- Stated problem: Your task is to write out the complete listing exactly as it is shown.

- Supplied information:
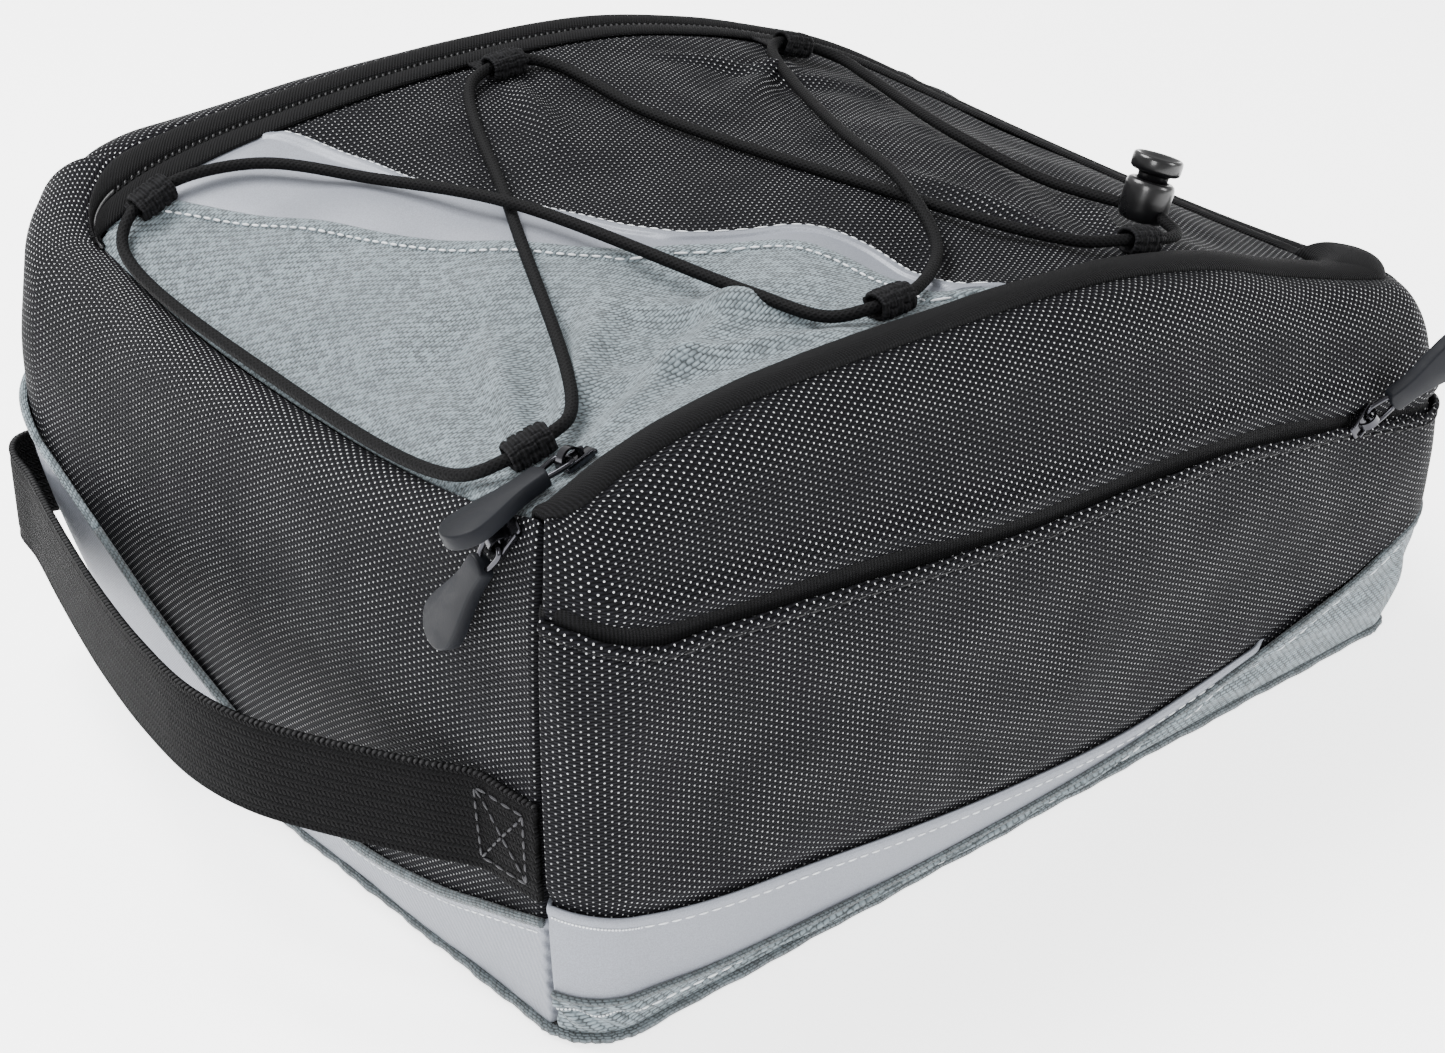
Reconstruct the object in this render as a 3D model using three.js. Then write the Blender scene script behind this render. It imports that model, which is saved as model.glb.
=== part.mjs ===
// A soft bicycle trunk bag with a zipped lid, a laced elastic cord and a webbing handle.
// Millimetres, +Z up. The origin is on the ground under the middle of the base.
// +X runs along the bag, away from the handle. -Y is the near side, which has the zipped pocket.
import * as THREE from 'three';

// Driving sizes of the bag
const length = 334;
const width = 252;
const height = 168;
const fabric = 2;
const gap = 0.35;

// Corner radii in plan: at the foot, above the height of the handle, at the top edge, and of the lid
const footRadii = { nearHandle: 16, nearPlain: 12, farPlain: 40, farHandle: 42 };
const bulgeRadii = { nearHandle: 16, nearPlain: 12, farPlain: 40, farHandle: 15 };
const topRadii = { nearHandle: 9, nearPlain: 12, farPlain: 32, farHandle: 22 };
const lidRadii = { nearHandle: 4, nearPlain: 18, farPlain: 22, farHandle: 4 };

// How far the top edge lies inside the foot, side by side
const topInset = { handle: 3, plain: 10, near: 9, far: 7 };
// Width of the zip tape or rolled flap between the top edge and the lid
const rimWidth = { handle: 0, plain: 16, near: 8.5, far: 16 };

// How far the soft corners stand off the plain rectangle
const still = { x: 0, y: 0 };
const footShifts = { nearHandle: still, nearPlain: { x: 4, y: 0 }, farPlain: { x: -6, y: 0 }, farHandle: still };
const bulgeShifts = { ...footShifts, farHandle: { x: -1, y: 15 } };
const lidShifts = { nearHandle: still, nearPlain: { x: 9, y: 0 }, farPlain: { x: -7, y: 0 }, farHandle: still };
const topShifts = { ...lidShifts, farHandle: { x: 0, y: 2 } };
// The wall passes from the foot's outline to the bulge's between these shares of its straight height
const bulgeFrom = 0.1;
const bulgeTo = 0.7;

const swell = 10;
const swellShape = 0.6;
const cornerSwell = { nearHandle: 0.45, nearPlain: 0.95, farPlain: 0.95, farHandle: 0.95 };
const shoulderHeight = 20;
const shoulderShare = 0.7;
const squareFrom = 0.8;

const basePanelThickness = 2.6;
const pipingRadius = 1.5;
const pipingStandOff = 2.2;
const wallFoot = basePanelThickness + gap;

const skinThickness = 1.1;
const pocketThickness = 1.8;
const pocketZipWidth = 6;
const pocketZipThickness = 1.3;
const trimFoot = 4.4;

const lidThickness = 1.8;
const zipTapeThickness = 1.4;
const flapCrown = 4.6;
const crownShape = 0.7;
const crownEndShare = 0.35;
const rimEndStep = 0.12;

const webbingWidth = 30;
const webbingThickness = 2;

const cordDiameter = 3.6;
const cordSteps = 80;
const loopLength = 12;
const loopWall = 1.1;
const loopWidth = 9;
const loopSlack = 0.45;

const lockRadius = 7;
const lockHeight = 13;
const buttonRadius = 6.4;
const buttonHeight = 7.5;
const plungerRadius = 4.2;
const lockLean = 20;

const pullLength = 32;
const pullWidth = 15;
const pullNeck = 8;
const pullThickness = 4.4;
const wireRadius = 0.65;
const sliderLength = 11;
const sliderWidth = 6;
const sliderPlate = 1.8;
const sliderWall = 1.2;
const bailLength = 7;
const pullBevel = 0.7;

// Where the sliders stand: shares of length and width, a rise on the wall, steps past a corner, degrees
const frontSliderAt = { along: -0.437, across: -0.393 };
const cornerSliderAt = { across: -0.405, rise: 0.84, lean: 0.25, raise: -8, lift: 0.3 };
const pocketSliderAt = { step: -0.93, turn: 50, raise: 22, lift: 0.5 };

const sideSteps = 10;
const cornerSteps = 5;

// Height of the top along the bag, as shares of height, at the near edge, the middle and the far edge
const topHeights = [
  { along: -0.5, near: 0.955, middle: 0.86, far: 0.985 },
  { along: -0.42, near: 1.01, middle: 0.93, far: 1.05 },
  { along: -0.3, near: 1.03, middle: 1.0, far: 1.07 },
  { along: -0.1, near: 1.01, middle: 1.03, far: 1.07 },
  { along: 0.08, near: 0.98, middle: 1.01, far: 1.05 },
  { along: 0.22, near: 0.92, middle: 0.95, far: 0.985 },
  { along: 0.33, near: 0.84, middle: 0.87, far: 0.91 },
  { along: 0.42, near: 0.78, middle: 0.8, far: 0.84 },
  { along: 0.5, near: 0.74, middle: 0.71, far: 0.75 },
];
const crossCurve = 2.4;

// Soft folds of the lid: ends as shares of length and width, breadth and depth as shares of height
const lidFolds = [
  { x0: -0.42, y0: -0.34, x1: -0.3, y1: 0.2, breadth: 0.09, depth: 0.014 },
  { x0: -0.4, y0: -0.4, x1: -0.1, y1: -0.12, breadth: 0.1, depth: 0.018 },
  { x0: -0.36, y0: -0.42, x1: 0.02, y1: -0.3, breadth: 0.08, depth: 0.016 },
  { x0: -0.08, y0: 0.36, x1: 0.1, y1: -0.1, breadth: 0.1, depth: 0.012 },
  { x0: 0.28, y0: 0.34, x1: 0.02, y1: 0.02, breadth: 0.12, depth: 0.014 },
  { x0: 0.2, y0: -0.4, x1: 0.38, y1: 0.1, breadth: 0.1, depth: 0.016 },
];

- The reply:
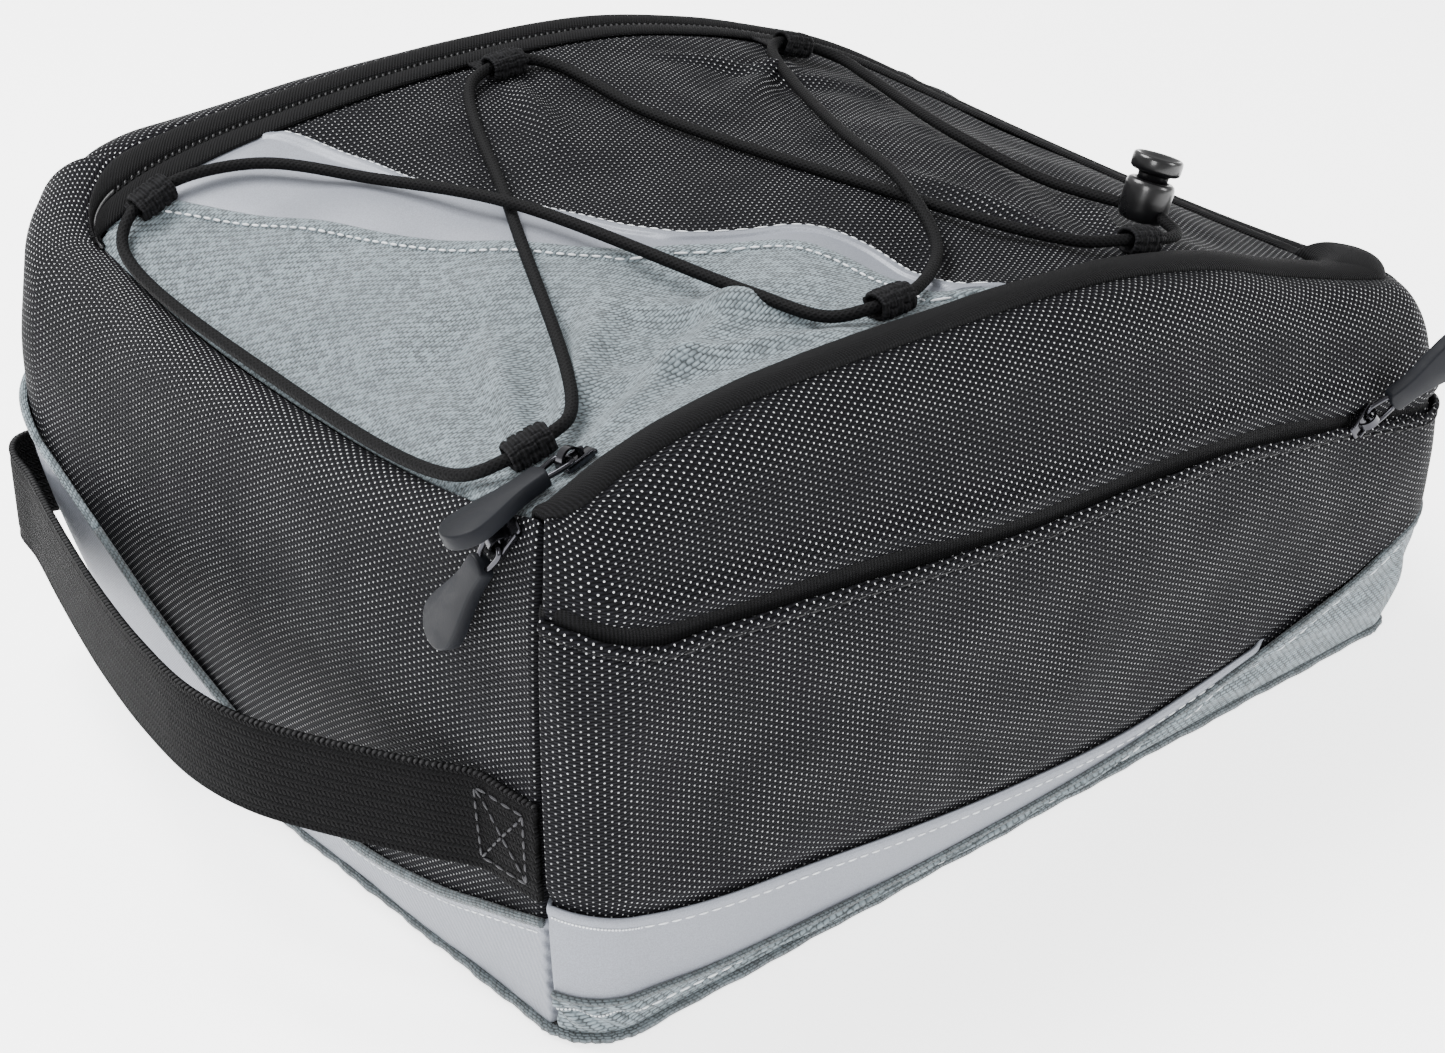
Reconstruct the object in this render as a 3D model using three.js. Then write the Blender scene script behind this render. It imports that model, which is saved as model.glb.
=== part.mjs ===
// A soft bicycle trunk bag with a zipped lid, a laced elastic cord and a webbing handle.
// Millimetres, +Z up. The origin is on the ground under the middle of the base.
// +X runs along the bag, away from the handle. -Y is the near side, which has the zipped pocket.
import * as THREE from 'three';

// Driving sizes of the bag
const length = 334;
const width = 252;
const height = 168;
const fabric = 2;
const gap = 0.35;

// Corner radii in plan: at the foot, above the height of the handle, at the top edge, and of the lid
const footRadii = { nearHandle: 16, nearPlain: 12, farPlain: 40, farHandle: 42 };
const bulgeRadii = { nearHandle: 16, nearPlain: 12, farPlain: 40, farHandle: 15 };
const topRadii = { nearHandle: 9, nearPlain: 12, farPlain: 32, farHandle: 22 };
const lidRadii = { nearHandle: 4, nearPlain: 18, farPlain: 22, farHandle: 4 };

// How far the top edge lies inside the foot, side by side
const topInset = { handle: 3, plain: 10, near: 9, far: 7 };
// Width of the zip tape or rolled flap between the top edge and the lid
const rimWidth = { handle: 0, plain: 16, near: 8.5, far: 16 };

// How far the soft corners stand off the plain rectangle
const still = { x: 0, y: 0 };
const footShifts = { nearHandle: still, nearPlain: { x: 4, y: 0 }, farPlain: { x: -6, y: 0 }, farHandle: still };
const bulgeShifts = { ...footShifts, farHandle: { x: -1, y: 15 } };
const lidShifts = { nearHandle: still, nearPlain: { x: 9, y: 0 }, farPlain: { x: -7, y: 0 }, farHandle: still };
const topShifts = { ...lidShifts, farHandle: { x: 0, y: 2 } };
// The wall passes from the foot's outline to the bulge's between these shares of its straight height
const bulgeFrom = 0.1;
const bulgeTo = 0.7;

const swell = 10;
const swellShape = 0.6;
const cornerSwell = { nearHandle: 0.45, nearPlain: 0.95, farPlain: 0.95, farHandle: 0.95 };
const shoulderHeight = 20;
const shoulderShare = 0.7;
const squareFrom = 0.8;

const basePanelThickness = 2.6;
const pipingRadius = 1.5;
const pipingStandOff = 2.2;
const wallFoot = basePanelThickness + gap;

const skinThickness = 1.1;
const pocketThickness = 1.8;
const pocketZipWidth = 6;
const pocketZipThickness = 1.3;
const trimFoot = 4.4;

const lidThickness = 1.8;
const zipTapeThickness = 1.4;
const flapCrown = 4.6;
const crownShape = 0.7;
const crownEndShare = 0.35;
const rimEndStep = 0.12;

const webbingWidth = 30;
const webbingThickness = 2;

const cordDiameter = 3.6;
const cordSteps = 80;
const loopLength = 12;
const loopWall = 1.1;
const loopWidth = 9;
const loopSlack = 0.45;

const lockRadius = 7;
const lockHeight = 13;
const buttonRadius = 6.4;
const buttonHeight = 7.5;
const plungerRadius = 4.2;
const lockLean = 20;

const pullLength = 32;
const pullWidth = 15;
const pullNeck = 8;
const pullThickness = 4.4;
const wireRadius = 0.65;
const sliderLength = 11;
const sliderWidth = 6;
const sliderPlate = 1.8;
const sliderWall = 1.2;
const bailLength = 7;
const pullBevel = 0.7;

// Where the sliders stand: shares of length and width, a rise on the wall, steps past a corner, degrees
const frontSliderAt = { along: -0.437, across: -0.393 };
const cornerSliderAt = { across: -0.405, rise: 0.84, lean: 0.25, raise: -8, lift: 0.3 };
const pocketSliderAt = { step: -0.93, turn: 50, raise: 22, lift: 0.5 };

const sideSteps = 10;
const cornerSteps = 5;

// Height of the top along the bag, as shares of height, at the near edge, the middle and the far edge
const topHeights = [
  { along: -0.5, near: 0.955, middle: 0.86, far: 0.985 },
  { along: -0.42, near: 1.01, middle: 0.93, far: 1.05 },
  { along: -0.3, near: 1.03, middle: 1.0, far: 1.07 },
  { along: -0.1, near: 1.01, middle: 1.03, far: 1.07 },
  { along: 0.08, near: 0.98, middle: 1.01, far: 1.05 },
  { along: 0.22, near: 0.92, middle: 0.95, far: 0.985 },
  { along: 0.33, near: 0.84, middle: 0.87, far: 0.91 },
  { along: 0.42, near: 0.78, middle: 0.8, far: 0.84 },
  { along: 0.5, near: 0.74, middle: 0.71, far: 0.75 },
];
const crossCurve = 2.4;

// Soft folds of the lid: ends as shares of length and width, breadth and depth as shares of height
const lidFolds = [
  { x0: -0.42, y0: -0.34, x1: -0.3, y1: 0.2, breadth: 0.09, depth: 0.014 },
  { x0: -0.4, y0: -0.4, x1: -0.1, y1: -0.12, breadth: 0.1, depth: 0.018 },
  { x0: -0.36, y0: -0.42, x1: 0.02, y1: -0.3, breadth: 0.08, depth: 0.016 },
  { x0: -0.08, y0: 0.36, x1: 0.1, y1: -0.1, breadth: 0.1, depth: 0.012 },
  { x0: 0.28, y0: 0.34, x1: 0.02, y1: 0.02, breadth: 0.12, depth: 0.014 },
  { x0: 0.2, y0: -0.4, x1: 0.38, y1: 0.1, breadth: 0.1, depth: 0.016 },
];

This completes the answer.